Grand Canyon West

  • Vast range of warm colours
  • Big desert skies
  • Geological marvel

When you are standing on the glass Skywalk at West Canyon the rim is
70 feet behind you and the other side is 3 miles in front. Dare to look down, the bottom is 2,000 feet below.

The Grand Canyon is a monumental earthen fissure stretching 277 miles long and over a mile deep, streaked with colorful bands from top to bottom. These different rock layers have provided a near-perfect timeline for geologists to discover and date the canyon’s history.

60-70 million years ago the Rocky Mountains formed, and the western drainage of these mountains became the Colorado River. Over these millions of years, the Colorado River twisted its way through the plateau, changing courses several times as the terrain below it was altered. Another shift of the Earth’s plates caused the plateau to tilt westward. This slanted the ground, allowing gravity to pull the westbound river water faster.
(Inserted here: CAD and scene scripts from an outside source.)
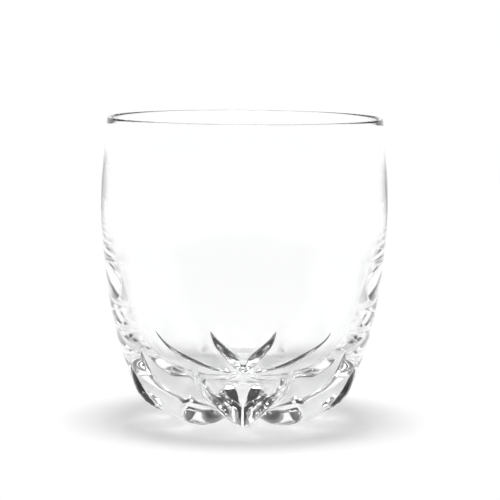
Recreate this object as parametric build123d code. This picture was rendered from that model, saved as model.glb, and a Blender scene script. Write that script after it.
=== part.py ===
"""Whiskey tumbler: one piece of clear glass on a ring of eight keel shaped feet.

Units are millimetres, +Z is up and the origin is the centre of the base on the
surface the tumbler stands on. One foot points to -Y.
"""
import os
from math import cos, radians, sin, tan

from build123d import *

# Driving dimensions
RIM_HEIGHT = 95.9       # floor to the top of the rim
RIM_RADIUS = 43.3       # outside of the rim
RIM_WALL = 1.4          # glass thickness at the rim, fully rounded over
BELLY_RADIUS = 45.25    # widest part of the barrel
BELLY_HEIGHT = 69.0
FOOT_RADIUS = 13.0      # distance from the axis to where a foot touches the table
FOOT_FLAT = 0.35        # height taken off each foot to leave a small resting face
FEET = 8
CAVITY_FLOOR = 8.2      # height of the inside bottom of the bowl
PUNT_HEIGHT = 2.1       # dome under the middle of the base
GROOVE_HALF_ANGLE = 50  # half of the opening angle of each groove between two feet
GROOVE_REACH = 12.0     # how far the groove cutter stands out of the glass
GROOVE_ROUND = 3.0      # radius in the bottom of the groove

# Outside of the barrel from the rim down to the axis, as radius and height.
OUTSIDE = [
    (RIM_RADIUS, RIM_HEIGHT - RIM_WALL / 2),
    (44.2, 84.2),
    (BELLY_RADIUS, BELLY_HEIGHT),
    (44.6, 55.7),
    (42.8, 40.4),
    (39.55, 25.0),
    (35.8, 13.4),
    (33.0, 7.7),
    (29.8, 4.5),
    (26.6, 2.6),
    (22.0, 0.95),
    (17.5, 0.0),
    (FOOT_RADIUS, -FOOT_FLAT),
    (9.0, 0.2),
    (4.5, 1.5),
    (0.0, PUNT_HEIGHT),
]

# Inside of the bowl from the rim down to the axis.
INSIDE = [
    (RIM_RADIUS - RIM_WALL, RIM_HEIGHT - RIM_WALL / 2),
    (42.8, 84.2),
    (43.3, BELLY_HEIGHT),
    (42.0, 54.9),
    (39.1, 42.6),
    (34.6, 28.5),
    (26.0, 15.5),
    (14.0, 9.4),
    (0.0, CAVITY_FLOOR),
]

# Bottom line of a groove, from above its upper tip down and in to the axis.
GROOVE_LINE = [
    (46.5, 48.0),
    (43.6, 38.0),
    (41.2, 29.5),
    (38.4, 21.0),
    (34.8, 15.0),
    (28.6, 10.6),
    (21.3, 6.8),
    (17.0, 4.3),
    (13.0, 2.8),
    (8.0, 2.35),
    (0.5, 2.3),
]


def profile_point(pair):
    """A radius and height as a point of the XZ plane."""
    radius, height = pair
    return (radius, 0, height)


def turned_glass():
    """The barrel as it would be with no grooves, hollow and with a round rim."""
    outer = [profile_point(p) for p in OUTSIDE]
    inner = [profile_point(p) for p in INSIDE]
    with BuildSketch(Plane.XZ) as sketch:
        with BuildLine():
            Spline(*[(p[0], p[2]) for p in outer], tangents=[(0.05, -1), (-1, 0)])
            Spline(*[(p[0], p[2]) for p in inner], tangents=[(0.05, -1), (-1, 0)])
            ThreePointArc(
                (outer[0][0], outer[0][2]),
                (RIM_RADIUS - RIM_WALL / 2, RIM_HEIGHT),
                (inner[0][0], inner[0][2]),
            )
            Line((0, PUNT_HEIGHT), (0, CAVITY_FLOOR))
        make_face()
    return revolve(sketch.sketch, axis=Axis.Z)


def groove_section():
    """The V with a round bottom that is carried along a groove, opening to +Y."""
    lean = radians(GROOVE_HALF_ANGLE)
    side = GROOVE_ROUND * cos(lean)
    lift = GROOVE_ROUND * (1 - sin(lean))
    wide = side + (GROOVE_REACH - lift) * tan(lean)
    with BuildSketch() as sketch:
        with BuildLine():
            ThreePointArc((-side, lift), (0, 0), (side, lift))
            Polyline((side, lift), (wide, GROOVE_REACH), (-wide, GROOVE_REACH), (-side, lift))
        make_face()
    return sketch.sketch


def groove_cutter():
    """The bar of groove section that follows the bottom line of a groove."""
    path = Spline(*[profile_point(p) for p in GROOVE_LINE])
    forward = path % 0
    outward = Vector(-forward.Z, 0, forward.X)
    if outward.X < 0:
        outward = -outward
    across = outward.cross(forward)
    start = Plane(origin=path @ 0, x_dir=across, z_dir=forward)
    return sweep(start * groove_section(), path=path)


def build_tumbler():
    """Cut the grooves from the barrel and level the feet."""
    glass = turned_glass()
    cutter = groove_cutter()
    for index in range(FEET):
        turn = -90 + 360 / FEET * (index + 0.5)
        glass -= Rot(0, 0, turn) * cutter
    below = Pos(0, 0, -5) * Box(120, 120, 10)
    glass -= below
    return glass


os.makedirs("parts", exist_ok=True)
tumbler = build_tumbler()
tumbler.label = "glass_tumbler"
export_step(tumbler, "parts/glass_tumbler.step")
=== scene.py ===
import math

import bpy
import numpy as np
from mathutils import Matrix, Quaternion, Vector


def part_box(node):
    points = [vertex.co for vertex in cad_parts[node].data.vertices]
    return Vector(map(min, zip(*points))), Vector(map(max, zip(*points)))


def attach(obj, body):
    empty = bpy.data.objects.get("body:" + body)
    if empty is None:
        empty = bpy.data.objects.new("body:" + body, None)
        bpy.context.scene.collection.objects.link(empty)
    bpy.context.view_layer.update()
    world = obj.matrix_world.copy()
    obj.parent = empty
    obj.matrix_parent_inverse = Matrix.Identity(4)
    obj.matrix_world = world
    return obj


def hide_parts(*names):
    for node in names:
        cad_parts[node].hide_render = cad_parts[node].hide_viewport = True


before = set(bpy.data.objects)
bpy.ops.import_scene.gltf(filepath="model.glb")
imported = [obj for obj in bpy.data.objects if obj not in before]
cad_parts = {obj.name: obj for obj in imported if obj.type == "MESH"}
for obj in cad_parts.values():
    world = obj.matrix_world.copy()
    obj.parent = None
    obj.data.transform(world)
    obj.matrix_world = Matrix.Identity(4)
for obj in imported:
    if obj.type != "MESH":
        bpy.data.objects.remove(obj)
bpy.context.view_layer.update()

MM = 0.001
FEET = 8
PER_FOOT = 44           # mesh columns to each foot

# Outside of the glass from the rim to the middle of the base, radius and height in mm.
OUTSIDE = [
    (43.3, 95.2), (44.2, 84.2), (45.25, 69.0), (44.6, 55.7), (42.8, 40.4),
    (39.55, 25.0), (35.8, 13.4), (33.0, 7.7), (29.8, 4.5), (26.6, 2.6),
    (22.0, 0.95), (17.5, 0.0), (13.0, -0.35), (9.0, 0.2), (4.5, 1.5), (0.0, 2.1),
]
# Inside of the bowl from the rim to the middle of its floor.
INSIDE = [
    (41.9, 95.2), (42.8, 84.2), (43.3, 69.0), (42.0, 54.9), (39.1, 42.6),
    (34.6, 28.5), (26.0, 15.5), (14.0, 9.4), (0.0, 8.2),
]
# Bottom line of the groove between two feet.
GROOVE_LINE = [
    (46.5, 48.0), (43.6, 38.0), (41.2, 29.5), (38.4, 21.0), (34.8, 15.0),
    (28.6, 10.6), (21.3, 6.8), (17.0, 4.3), (13.0, 2.8), (8.0, 2.35), (0.5, 2.3),
]
GROOVE_LEAN = math.radians(50)  # lean of each groove side from the middle plane of the groove
GROOVE_ROUND = 3.0      # mm, radius of the groove bottom
EDGE_SOFT = 0.12        # mm of rounding where a groove leaves the barrel
KEEL_SOFT = 0.25        # mm of rounding over the keel of a foot
RIM_WALL = 1.4          # mm of glass at the rim
RIM_STEPS = 8           # mesh steps over the rounded rim
LINE_POINTS = 4000      # samples of an outline before its rows are picked
GROOVE_POINTS = 160     # samples of the groove line
CUT_STEPS = 9           # rounds of working out how deep the groove cuts
CUT_SHARE = 0.8         # share of the remaining depth taken in each round
FINE_COLUMNS = 1441     # columns over a foot while its edges are rounded
COLUMN_PULL = 0.12      # how strongly mesh columns crowd to keel and groove

# Mesh row spacing in mm: (height above which it holds, spacing), from the top down.
OUTSIDE_ROWS = [(46, 2.2), (28, 0.9), (-1, 0.5)]
INSIDE_ROWS = [(50, 2.4), (-1, 1.2)]

GLASS_IOR = 1.52
GLASS_TINT = (0.985, 0.992, 0.99, 1)
WAVE_STRENGTH = 0.02    # slow waves in the surface
RIPPLE_STRENGTH = 0.08  # rings left by the mould
BUMP_HEIGHT = 0.0002    # metres, for both of them
HAZE = 0.001            # most roughness that the uneven haze adds

PAPER = 0.9             # whiteness of the table paper
PAPER_GRAIN = 0.995     # share of it that the dark grains keep
TABLE_RADIUS = 0.9
PAINTED_TABLE_GLOW = (0.42, 0.65)  # painted light given off by the paper under the glass and at its edge
PAINTED_GLOW_FROM = 0.2         # metres from the middle where the painted glow starts to grow
TABLE_RINGS = [0.3, 0.6, TABLE_RADIUS]
TABLE_SIDES = 96
TABLE_DROP = 0.00003    # metres between the paper and the feet

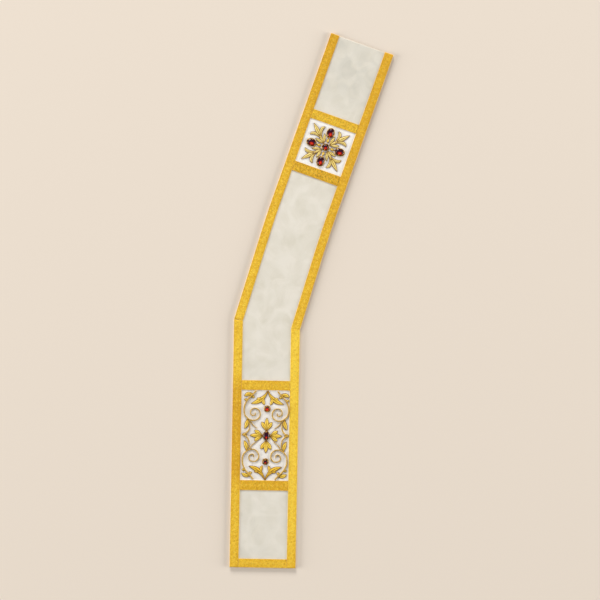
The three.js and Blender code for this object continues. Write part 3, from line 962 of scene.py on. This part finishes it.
def makeCordTree():
    inputs = {"Step": "Float", "Pitch": "Float", "Strands": "Int", "Spread": "Float", "Thickness": "Float"}
    tree, given, result = newTree("twistedCord", inputs)
    split = {"Geometry": pathCurve(tree, given, "Step"), "Amount": given["Strands"]}
    plies = addNode(tree, "GeometryNodeDuplicateElements", split, domain="SPLINE").outputs
    radius = addStep(tree, "GeometryNodeInputNamedAttribute", {"Name": "cordRadius"}, data_type="FLOAT")
    gone = addNode(tree, "GeometryNodeSplineParameter").outputs["Length"]
    share = calc("DIVIDE", plies["Duplicate Index"], given["Strands"])
    angle = times(plus(calc("DIVIDE", gone, given["Pitch"]), share), math.tau)
    reach = times(radius, given["Spread"])
    upright = {0: addStep(tree, "GeometryNodeInputTangent"), 1: (0.0, 0.0, 1.0)}
    side = addStep(tree, "ShaderNodeVectorMath", upright, operation="CROSS_PRODUCT")
    swing = {0: side, "Scale": times(calc("COSINE", angle), reach)}
    sideways = addStep(tree, "ShaderNodeVectorMath", swing, operation="SCALE")
    upwards = addStep(tree, "ShaderNodeCombineXYZ", {"Z": times(calc("SINE", angle), reach)})
    offset = addStep(tree, "ShaderNodeVectorMath", {0: sideways, 1: upwards}, operation="ADD")
    wound = addStep(tree, "GeometryNodeSetPosition", {"Geometry": plies[0], "Offset": offset})
    ring = addStep(tree, "GeometryNodeCurvePrimitiveCircle", {"Resolution": 6, "Radius": 1.0})
    scale = times(radius, given["Thickness"])
    swept = {"Curve": wound, "Profile Curve": ring, "Scale": scale, "Fill Caps": True}
    tube = addStep(tree, "GeometryNodeCurveToMesh", swept)
    return closeTree(tree, addStep(tree, "GeometryNodeSetShadeSmooth", {"Geometry": tube}), given, result)


trees = {"repeat": makeRepeatTree(), "cord": makeCordTree()}
treeLengths = ("Spacing", "Length", "Width", "Height", "Step", "Pitch")  # mm in settings, metres in a tree


# Runs a tree over paths, each (points in mm, closed or not, radius or radii in mm), and keeps the plain mesh
def grow(name, paths, tree, look, material, nodes=()):
    values = {key: value * mm if key in treeLengths else value for key, value in look.items()}
    values["Material"] = materials[material]
    points, edges, radii = [], [], []
    for path, closed, radius in paths:
        first = len(points)
        points += (np.asarray(path) * mm).tolist()
        edges += [(first + k, first + k + 1) for k in range(len(path) - 1)]
        if closed:
            edges.append((first + len(path) - 1, first))
        radii += (np.broadcast_to(radius, len(path)) * mm).tolist()
    mesh = bpy.data.meshes.new(name + "Path")
    mesh.from_pydata(points, edges, [])
    mesh.attributes.new("cordRadius", "FLOAT", "POINT").data.foreach_set("value", radii)
    guide = bpy.data.objects.new(name + "Path", mesh)
    scene.collection.objects.link(guide)
    modifier = guide.modifiers.new(name, "NODES")
    modifier.node_group = trees[tree]
    for item in trees[tree].interface.items_tree:
        if item.in_out == "INPUT" and item.name in values:
            modifier[item.identifier] = values[item.name]
    graph = bpy.context.evaluated_depsgraph_get()
    made = bpy.data.meshes.new_from_object(guide.evaluated_get(graph))
    bpy.data.objects.remove(guide)
    made.name = name
    piece = bpy.data.objects.new(name, made)
    scene.collection.objects.link(piece)
    return dress(piece, nodes)


# Stitches that hold the ribbons, along both of their edges

stitchSettings = {
    "fromEdge": 1.75,  # mm
    "fromHem": 2.0,
    "fromHip": 1.0,
    "barHalf": 49.5,
    "lift": 0.05,
    "stitch": {"Spacing": 3.4, "Length": 2.3, "Width": 0.42, "Height": 0.34, "Uneven": 0.12, "Seed": 5},
}


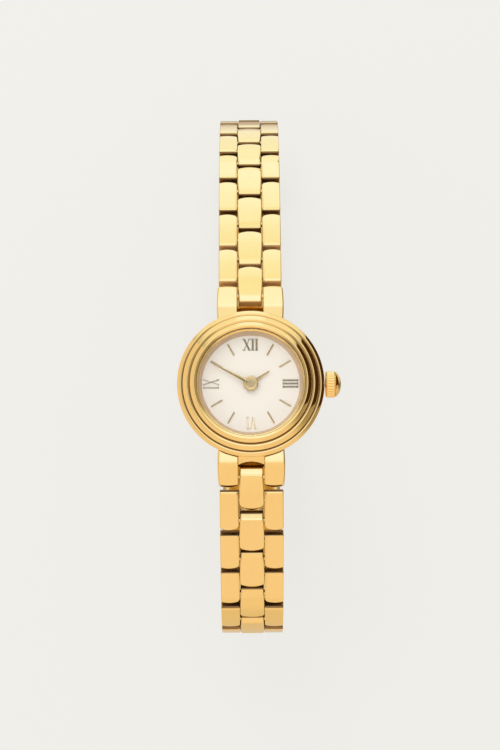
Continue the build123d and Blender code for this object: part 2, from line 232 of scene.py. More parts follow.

The increased speed of the water flow is how the Grand Canyon began to erode.

Over the next 5-6 million years, the rushing Colorado River cut into the earth, exposing each stacked sediment layer of the plateau little by little. These are the stripes stretching across the canyon walls – nearly
40 different rock layers have been identified.

The raven in native American lore is a creature of metamorphosis, symbolizing change/transformation.